• Brief
What lies from the line containing "Model this object" through the line containing "from FreeCAD import Vector"? Print exactly those lines, with both ends, and no others.
----- Data for processing -----
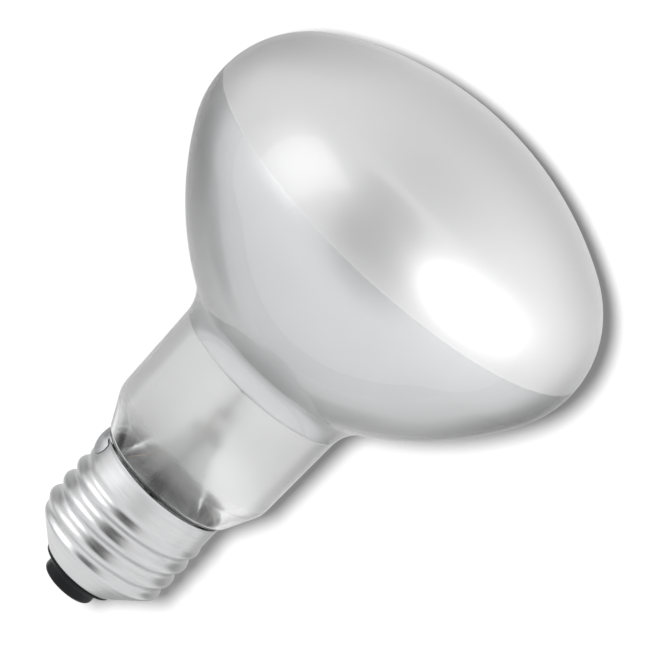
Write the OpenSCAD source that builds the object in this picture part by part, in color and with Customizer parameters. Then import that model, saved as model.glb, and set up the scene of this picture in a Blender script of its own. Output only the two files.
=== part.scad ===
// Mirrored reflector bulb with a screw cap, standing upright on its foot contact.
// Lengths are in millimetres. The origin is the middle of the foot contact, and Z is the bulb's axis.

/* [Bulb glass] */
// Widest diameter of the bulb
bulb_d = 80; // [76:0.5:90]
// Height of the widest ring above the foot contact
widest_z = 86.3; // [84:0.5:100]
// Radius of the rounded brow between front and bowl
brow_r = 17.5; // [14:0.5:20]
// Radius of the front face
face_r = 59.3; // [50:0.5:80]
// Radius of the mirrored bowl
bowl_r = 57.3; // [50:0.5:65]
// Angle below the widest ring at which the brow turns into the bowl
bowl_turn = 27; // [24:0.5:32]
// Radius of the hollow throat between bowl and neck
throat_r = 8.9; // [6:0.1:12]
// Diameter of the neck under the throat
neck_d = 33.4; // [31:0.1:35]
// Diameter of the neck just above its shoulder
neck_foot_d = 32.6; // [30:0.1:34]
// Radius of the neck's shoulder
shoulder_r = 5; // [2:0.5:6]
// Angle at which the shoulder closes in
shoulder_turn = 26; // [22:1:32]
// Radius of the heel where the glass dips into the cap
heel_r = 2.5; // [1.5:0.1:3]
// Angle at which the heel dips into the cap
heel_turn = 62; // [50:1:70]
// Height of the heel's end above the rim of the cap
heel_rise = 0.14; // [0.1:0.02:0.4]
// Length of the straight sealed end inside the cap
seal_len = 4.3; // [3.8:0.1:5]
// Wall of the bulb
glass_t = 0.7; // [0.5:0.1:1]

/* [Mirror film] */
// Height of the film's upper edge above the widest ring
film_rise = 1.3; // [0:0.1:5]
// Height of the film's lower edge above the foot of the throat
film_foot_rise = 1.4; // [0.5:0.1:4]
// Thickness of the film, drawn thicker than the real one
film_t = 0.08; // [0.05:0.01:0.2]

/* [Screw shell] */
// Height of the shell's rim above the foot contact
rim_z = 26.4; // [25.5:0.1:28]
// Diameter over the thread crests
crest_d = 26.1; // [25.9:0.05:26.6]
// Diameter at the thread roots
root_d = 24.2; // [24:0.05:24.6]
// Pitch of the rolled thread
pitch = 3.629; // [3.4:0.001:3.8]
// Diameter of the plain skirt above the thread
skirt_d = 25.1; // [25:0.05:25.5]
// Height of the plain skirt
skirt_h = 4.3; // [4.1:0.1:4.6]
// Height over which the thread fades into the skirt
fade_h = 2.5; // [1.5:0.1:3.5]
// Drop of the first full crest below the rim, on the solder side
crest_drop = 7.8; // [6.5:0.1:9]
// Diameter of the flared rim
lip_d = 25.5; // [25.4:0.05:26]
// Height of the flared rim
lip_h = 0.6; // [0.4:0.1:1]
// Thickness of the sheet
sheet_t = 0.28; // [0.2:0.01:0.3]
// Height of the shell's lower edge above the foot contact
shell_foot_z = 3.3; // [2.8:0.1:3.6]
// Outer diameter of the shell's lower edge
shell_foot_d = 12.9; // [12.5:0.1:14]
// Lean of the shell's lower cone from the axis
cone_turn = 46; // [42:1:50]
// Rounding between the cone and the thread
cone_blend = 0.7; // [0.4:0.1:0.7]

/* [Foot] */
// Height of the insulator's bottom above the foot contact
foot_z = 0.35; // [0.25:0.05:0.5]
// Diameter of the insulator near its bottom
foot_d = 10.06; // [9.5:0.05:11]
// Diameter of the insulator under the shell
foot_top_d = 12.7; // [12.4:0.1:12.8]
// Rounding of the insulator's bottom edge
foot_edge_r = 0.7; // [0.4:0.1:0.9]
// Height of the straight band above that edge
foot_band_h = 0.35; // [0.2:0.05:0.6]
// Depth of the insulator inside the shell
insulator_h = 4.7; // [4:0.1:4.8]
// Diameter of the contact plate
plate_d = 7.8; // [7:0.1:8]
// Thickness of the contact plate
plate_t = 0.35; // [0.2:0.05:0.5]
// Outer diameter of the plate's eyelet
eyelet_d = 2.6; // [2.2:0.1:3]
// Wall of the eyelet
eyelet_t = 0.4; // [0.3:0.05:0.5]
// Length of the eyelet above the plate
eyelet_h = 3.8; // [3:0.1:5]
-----
----- Data for processing -----
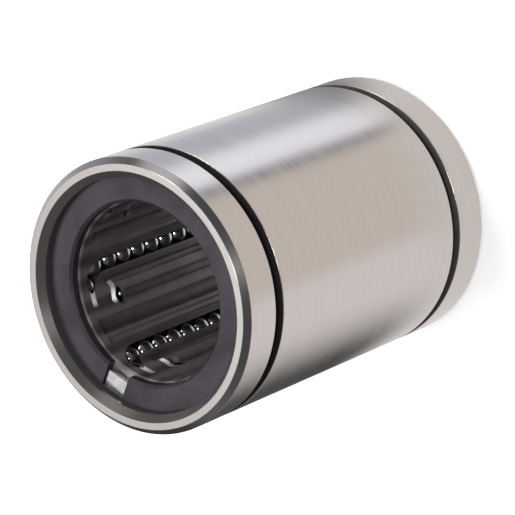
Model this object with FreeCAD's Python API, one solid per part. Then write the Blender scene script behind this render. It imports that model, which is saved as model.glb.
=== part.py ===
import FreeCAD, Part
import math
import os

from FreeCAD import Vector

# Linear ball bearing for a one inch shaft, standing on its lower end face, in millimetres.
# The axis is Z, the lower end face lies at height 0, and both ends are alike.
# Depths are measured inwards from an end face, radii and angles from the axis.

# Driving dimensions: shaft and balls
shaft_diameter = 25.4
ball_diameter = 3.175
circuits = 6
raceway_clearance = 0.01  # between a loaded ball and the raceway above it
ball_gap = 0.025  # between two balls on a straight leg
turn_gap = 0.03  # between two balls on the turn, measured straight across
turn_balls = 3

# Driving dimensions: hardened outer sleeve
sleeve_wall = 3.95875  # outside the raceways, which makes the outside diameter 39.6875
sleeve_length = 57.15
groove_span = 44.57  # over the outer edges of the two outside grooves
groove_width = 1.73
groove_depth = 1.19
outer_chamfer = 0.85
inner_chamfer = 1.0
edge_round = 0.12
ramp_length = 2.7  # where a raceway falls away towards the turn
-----
----- Data for processing -----
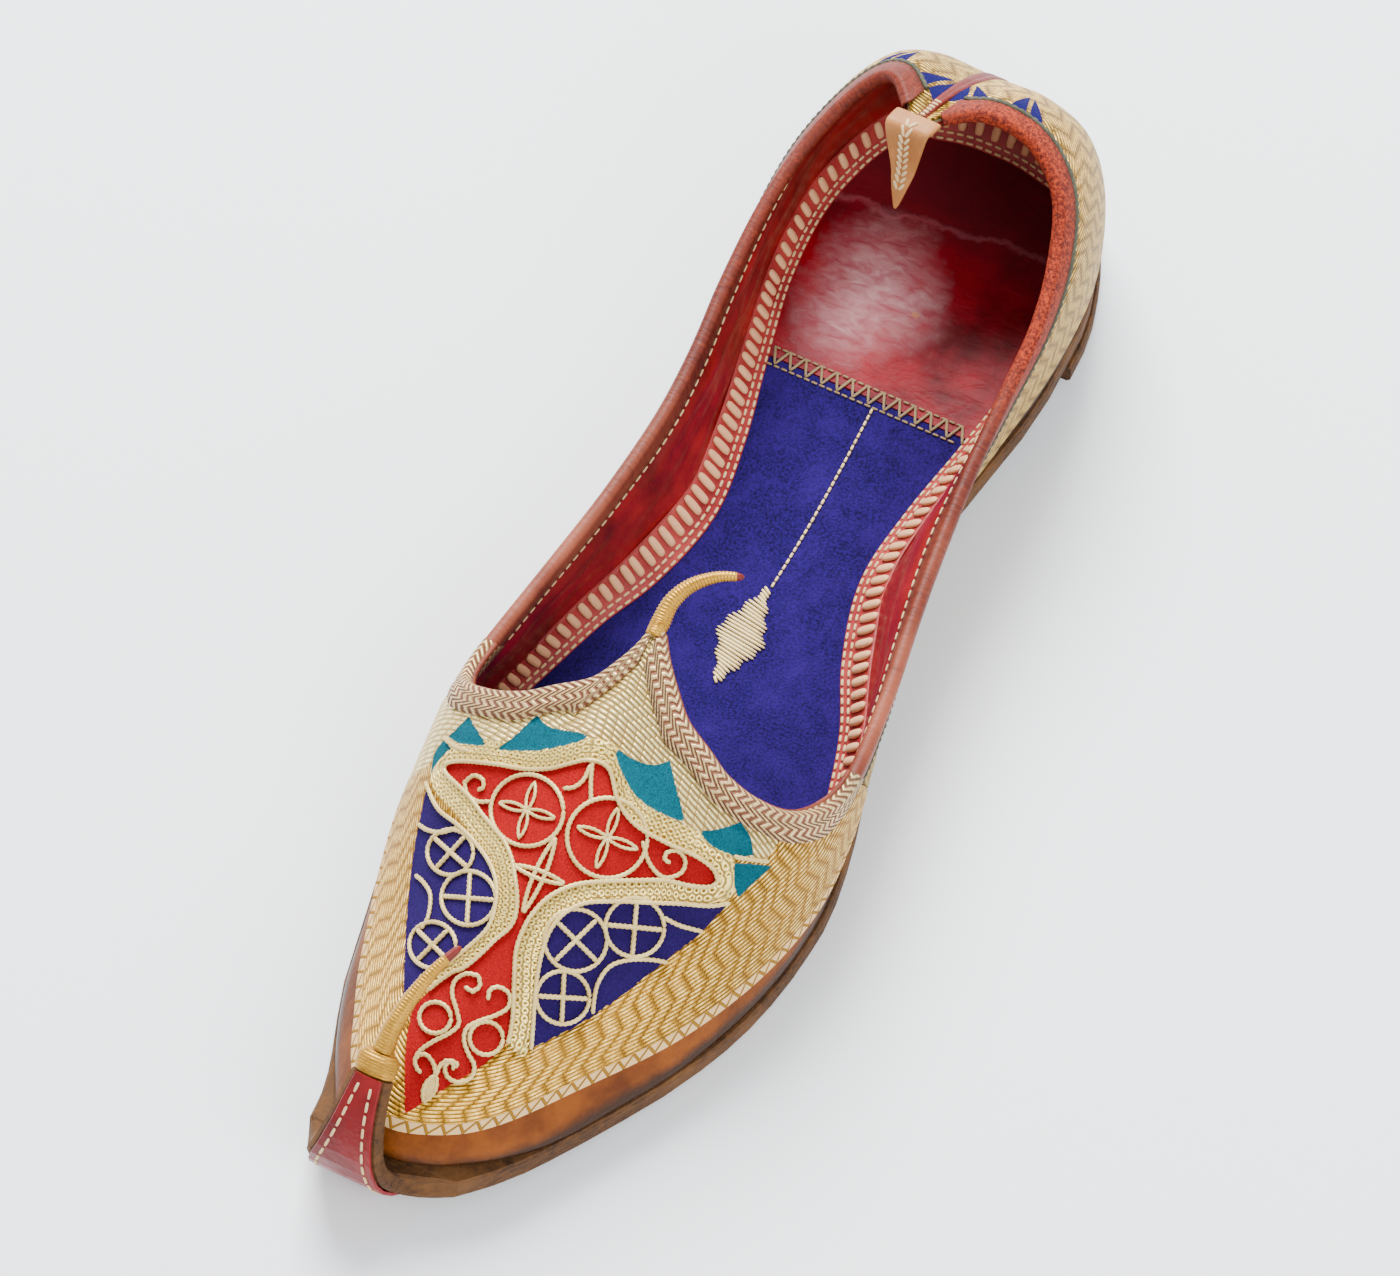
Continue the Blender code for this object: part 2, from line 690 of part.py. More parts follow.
-----
• Exercise answer
Model this object with FreeCAD's Python API, one solid per part. Then write the Blender scene script behind this render. It imports that model, which is saved as model.glb.
=== part.py ===
import FreeCAD, Part
import math
import os

from FreeCAD import Vector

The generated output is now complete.